Until that point, however, any query for a communication which is earlier than the date at which compliance started will raise red flags. Companies need to understand that even though they have a compliance system now, these earlier issues of non-compliance may still result in fines. The fact that these companies are now using a compliance solution will go a long way in demonstrating "best practices" and often help in reducing or even waiving such fines, but there is no way that companies can take stores of saved communications and suddenly turn them into compliance. It simply doesn't work that way round.

Legal advice
To be honest, the legal world is a largely reactionary one: legal processes like disclosure occur after-the-event. Compliance is all about action before-the-event. The rules and regulations are complex and sometimes conflicting; while a solicitor can certainly help a company navigate the events surrounding a compliance challenge, prevention of such events is generally outside their expertise.
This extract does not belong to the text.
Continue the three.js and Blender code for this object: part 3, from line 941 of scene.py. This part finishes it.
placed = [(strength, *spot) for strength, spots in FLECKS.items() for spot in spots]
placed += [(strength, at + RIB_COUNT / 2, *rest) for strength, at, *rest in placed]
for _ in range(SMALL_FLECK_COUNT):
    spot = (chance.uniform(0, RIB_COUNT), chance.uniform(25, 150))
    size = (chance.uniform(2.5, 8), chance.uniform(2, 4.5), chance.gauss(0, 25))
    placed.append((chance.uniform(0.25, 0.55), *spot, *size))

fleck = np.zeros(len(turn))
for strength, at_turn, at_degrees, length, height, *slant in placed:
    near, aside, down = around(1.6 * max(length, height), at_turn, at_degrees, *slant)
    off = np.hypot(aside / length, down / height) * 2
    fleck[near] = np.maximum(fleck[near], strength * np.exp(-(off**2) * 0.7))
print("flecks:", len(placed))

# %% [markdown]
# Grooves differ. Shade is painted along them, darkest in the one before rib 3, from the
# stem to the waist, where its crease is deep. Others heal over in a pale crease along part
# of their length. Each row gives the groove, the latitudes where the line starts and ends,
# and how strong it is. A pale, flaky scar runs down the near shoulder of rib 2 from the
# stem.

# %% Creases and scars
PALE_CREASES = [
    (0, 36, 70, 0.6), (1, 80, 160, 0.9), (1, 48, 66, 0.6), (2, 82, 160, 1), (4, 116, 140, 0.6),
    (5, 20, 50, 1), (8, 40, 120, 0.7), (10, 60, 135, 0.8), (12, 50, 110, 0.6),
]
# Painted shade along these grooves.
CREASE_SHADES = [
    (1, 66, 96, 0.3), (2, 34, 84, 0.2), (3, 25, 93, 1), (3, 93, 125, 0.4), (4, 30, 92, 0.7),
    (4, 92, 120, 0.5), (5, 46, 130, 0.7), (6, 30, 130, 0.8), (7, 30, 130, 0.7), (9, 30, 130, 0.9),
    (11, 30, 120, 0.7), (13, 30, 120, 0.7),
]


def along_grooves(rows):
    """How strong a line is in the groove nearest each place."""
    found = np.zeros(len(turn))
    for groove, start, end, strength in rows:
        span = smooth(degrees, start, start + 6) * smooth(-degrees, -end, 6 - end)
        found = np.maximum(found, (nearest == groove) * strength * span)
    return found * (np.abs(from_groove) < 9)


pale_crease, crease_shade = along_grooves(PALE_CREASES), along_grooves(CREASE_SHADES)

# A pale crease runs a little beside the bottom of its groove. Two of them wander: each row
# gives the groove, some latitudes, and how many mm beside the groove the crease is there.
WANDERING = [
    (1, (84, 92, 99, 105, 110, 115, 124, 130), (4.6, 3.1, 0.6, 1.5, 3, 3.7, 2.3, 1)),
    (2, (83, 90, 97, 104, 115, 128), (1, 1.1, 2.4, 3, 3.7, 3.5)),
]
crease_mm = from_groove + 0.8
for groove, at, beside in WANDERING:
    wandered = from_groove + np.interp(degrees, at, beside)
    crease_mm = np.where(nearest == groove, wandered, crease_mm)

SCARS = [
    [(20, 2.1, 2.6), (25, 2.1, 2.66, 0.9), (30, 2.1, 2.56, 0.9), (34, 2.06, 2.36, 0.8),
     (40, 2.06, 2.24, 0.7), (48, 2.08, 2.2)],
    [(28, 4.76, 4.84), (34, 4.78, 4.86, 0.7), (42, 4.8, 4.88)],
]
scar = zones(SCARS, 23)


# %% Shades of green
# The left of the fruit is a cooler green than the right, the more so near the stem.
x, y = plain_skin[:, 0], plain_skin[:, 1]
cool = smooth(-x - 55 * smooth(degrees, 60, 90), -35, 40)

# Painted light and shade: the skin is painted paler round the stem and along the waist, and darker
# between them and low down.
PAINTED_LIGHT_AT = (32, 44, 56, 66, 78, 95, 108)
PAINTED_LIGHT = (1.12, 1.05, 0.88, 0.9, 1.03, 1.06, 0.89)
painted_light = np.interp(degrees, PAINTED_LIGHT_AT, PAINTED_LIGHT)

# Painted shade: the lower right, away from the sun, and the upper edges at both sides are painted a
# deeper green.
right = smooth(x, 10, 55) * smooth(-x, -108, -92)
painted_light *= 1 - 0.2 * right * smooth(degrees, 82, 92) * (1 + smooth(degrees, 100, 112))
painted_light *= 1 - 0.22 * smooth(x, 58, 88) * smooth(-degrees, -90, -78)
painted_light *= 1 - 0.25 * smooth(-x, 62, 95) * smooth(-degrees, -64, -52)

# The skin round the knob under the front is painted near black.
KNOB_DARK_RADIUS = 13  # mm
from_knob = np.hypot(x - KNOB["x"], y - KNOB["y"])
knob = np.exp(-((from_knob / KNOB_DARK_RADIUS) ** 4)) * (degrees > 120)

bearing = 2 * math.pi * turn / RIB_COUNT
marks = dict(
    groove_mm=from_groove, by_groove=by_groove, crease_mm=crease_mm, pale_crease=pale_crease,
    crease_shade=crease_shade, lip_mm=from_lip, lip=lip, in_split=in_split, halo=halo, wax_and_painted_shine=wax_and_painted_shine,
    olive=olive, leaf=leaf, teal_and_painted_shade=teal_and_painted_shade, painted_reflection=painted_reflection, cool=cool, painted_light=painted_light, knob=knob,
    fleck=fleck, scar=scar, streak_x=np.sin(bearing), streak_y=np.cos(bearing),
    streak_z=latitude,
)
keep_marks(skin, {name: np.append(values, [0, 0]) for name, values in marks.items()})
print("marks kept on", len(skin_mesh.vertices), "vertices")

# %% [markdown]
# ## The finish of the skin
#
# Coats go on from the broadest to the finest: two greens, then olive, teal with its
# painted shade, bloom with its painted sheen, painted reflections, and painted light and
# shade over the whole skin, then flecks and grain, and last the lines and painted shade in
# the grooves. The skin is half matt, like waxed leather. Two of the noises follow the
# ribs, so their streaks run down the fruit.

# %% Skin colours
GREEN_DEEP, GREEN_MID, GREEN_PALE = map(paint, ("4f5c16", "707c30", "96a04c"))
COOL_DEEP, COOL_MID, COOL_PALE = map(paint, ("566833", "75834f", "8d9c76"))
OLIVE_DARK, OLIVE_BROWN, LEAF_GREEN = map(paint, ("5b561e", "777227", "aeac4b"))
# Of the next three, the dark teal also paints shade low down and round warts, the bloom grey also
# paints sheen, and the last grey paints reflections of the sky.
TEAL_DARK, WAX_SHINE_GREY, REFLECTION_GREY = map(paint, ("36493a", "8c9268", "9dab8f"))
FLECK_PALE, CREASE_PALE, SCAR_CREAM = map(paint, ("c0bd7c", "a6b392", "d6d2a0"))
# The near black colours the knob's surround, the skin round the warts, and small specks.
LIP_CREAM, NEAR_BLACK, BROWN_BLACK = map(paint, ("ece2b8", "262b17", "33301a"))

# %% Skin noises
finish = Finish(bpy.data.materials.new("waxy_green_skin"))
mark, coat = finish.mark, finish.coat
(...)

This is where a class of consultants focused on information governance provide value and guidance. Preservation for compliance is not only about what is preserved, it is about how long it is preserved, and whose correspondence and documents need preservation in the first place. If companies were to simply place all their employees' correspondence under preservation, the result could be massive over-retention. Worse, the sheer quantity of preserved material could preclude companies' ability to find data in question.

Information governance specialists, on the other hand, are conversant with the regulations and often the agencies, ministries and departments responsible for enforcing them. They can quickly outline reasonable compliance guidelines and since many of them work closely with solicitors, ensure these frameworks survive legal challenges as well.